Science, Scripture, and the Creation Narrative
In these two brief video Conversations, John Walton emphasizes the importance of adopting the mindset of the ancient world in order to read Genesis more faithfully.
In the first clip, Walton discusses the problem of trying to integrate ancient scripture with our modern worldview. He notes that while people come to scripture thinking that they need to integrate it with the way we view the world now, it is not appropriate to read science out of the Bible or into the Bible. This makes the text say things that it never meant to an ancient audience.

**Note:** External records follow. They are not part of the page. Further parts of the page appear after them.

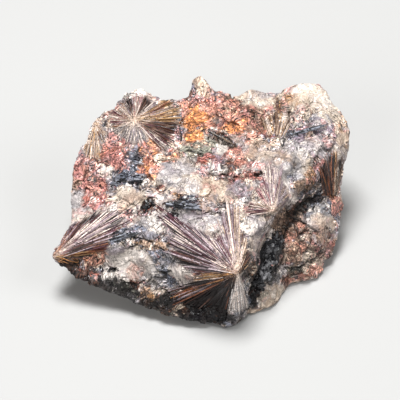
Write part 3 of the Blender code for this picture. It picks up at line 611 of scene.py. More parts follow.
ROCK_FLECKS = {"Size": 0.38, "Share": 0.38}
ROCK_FLECK_PULL = (0.6, 0.4)
ROCK_GRAIN_SIZE = 0.27
ROCK_CONTRAST = (1.65, 0.4)
ROCK_PITS = 0.85
ROCK_CRACKS = {"Spacing": 3.2, "Width": 0.02}
ROCK_VEINS = {"Spacing": 1.7, "Width": 0.03}
# painted shade in the hollows and along the hairline cracks
HOLLOW_SHADE = (0.35, 0.2)
CRACK_LINE_SHADE = -0.75
VEIN_LIGHT = (0.7, 0.97)
ROCK_DARKEST = 0.03
ROCK_SPECULAR = 0.3
ROCK_ROUGHNESS = (-0.2, 0.12)
ROCK_BUMP = {"Strength": 0.7, "Distance": 0.00007}

STREAK_LANES = {"share": 9.0, "own": 61.0}
STREAK_DETAIL = 4.0
STREAK_LIGHT = (1.6, 0.2)
HUB_TONE_SHARE = 0.8
BLADE_GRAIN = {"Size": 0.3, "Contrast": 0.4}
BLADE_SPECULAR = 0.35
BLADE_ROUGHNESS = (0.3, 0.2)
BLADE_BUMP = {"Strength": 0.5, "Distance": 0.00008}

AEGIRINE_GRAIN = {"Size": 0.5, "Contrast": 0.9}
AEGIRINE_ROUGHNESS = (0.2, 0.2)
AEGIRINE_BUMP = {"Strength": 0.5, "Distance": 0.0001}

# The studio, in metres: the floor, the room's light, and each lamp's place, size and power.
FLOOR_TONE = (0.36, 0.36, 0.355)
FLOOR_ROUGHNESS = 0.8
FLOOR_HALF = 3.0
ROOM_TONE = (1.0, 0.97, 0.93)
ROOM_LIGHT = 0.1
NEAREST_SEEN = 0.01
LAMPS = {
    "key": ((-0.08, 0.1, 0.82), 0.3, 13.2),
    "fill": ((0.6, -0.2, 0.5), 0.5, 3.0),
    "front": ((-0.45, -0.6, 0.5), 0.4, 3.4),
}
LAMP_AIM = Vector((0, 0, 0.015))


def smooth_step(low, high, value):
    """0 below low, 1 above high, and an even curve between."""
    share = np.clip((value - low) / (high - low), 0, 1)
    return share * share * (3 - 2 * share)


def hashed(cells, seed):
    """Three even random numbers for each whole-numbered cell, mixed with large odd multipliers."""
    mixed = (
        cells[:, 0].astype(np.uint64) * np.uint64(73856093)
        ^ cells[:, 1].astype(np.uint64) * np.uint64(19349663)
        ^ cells[:, 2].astype(np.uint64) * np.uint64(83492791)
        ^ np.uint64(seed * 2654435761 % 2**32)
    ) & np.uint64(0xFFFFFFFF)
    found = []
    for turn in (2246822519, 3266489917, 668265263):
        mixed = (mixed ^ (mixed >> np.uint64(15))) * np.uint64(turn) & np.uint64(0xFFFFFFFF)
        mixed = mixed ^ (mixed >> np.uint64(13))
        found.append(mixed.astype(float) / 2**32)
    return np.stack(found, 1)


def wobble(points, size, seed):
    """Smooth noise from 0 to 1 over points, as three numbers each."""
    scaled = points / size
    base = np.floor(scaled).astype(np.int64)
    part = scaled - base
    part = part * part * (3 - 2 * part)
    total = np.zeros((len(points), 3))
    for corner in itertools.product((0, 1), repeat=3):
        weight = np.prod(np.where(corner, part, 1 - part), 1)
        total += weight[:, None] * hashed(base + corner, seed)
    return total


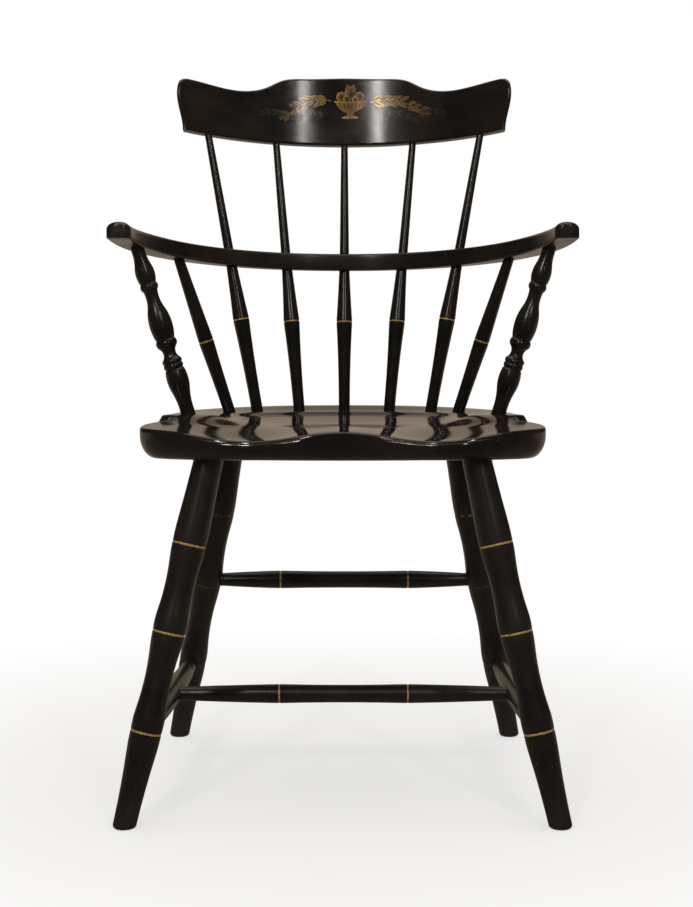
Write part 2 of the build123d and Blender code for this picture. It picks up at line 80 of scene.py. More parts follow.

In the second clip, Walton continues on the topic and points out that while modern people are inclined to think of creation in terms of material origins—as that is the way we view the rest of the world—ancient people did not think this way. Instead of being concerned about the precise methodology God used for the creation of matter, ancients were more interested in God’s role as the figure in charge of all matter.
In order to arrive at a better understanding of the text, we need to more fully consider its audience (ancient peoples who lacked scientific knowledge) and its purpose (to explain the role and significance of humans in the universe, not to provide scientific information).
Commentary written by the BioLogos editorial team.
John Walton is a professor of Old Testament at Wheaton College in Illinois and an editor and writer of Old Testament comparative studies and commentaries. Throughout his research, Walton has focused his attention on comparing the culture and literature of the Bible and the ancient Near East. He has published dozens of books, articles and translations, both as writer and editor, including his latest book The Lost World of Genesis One.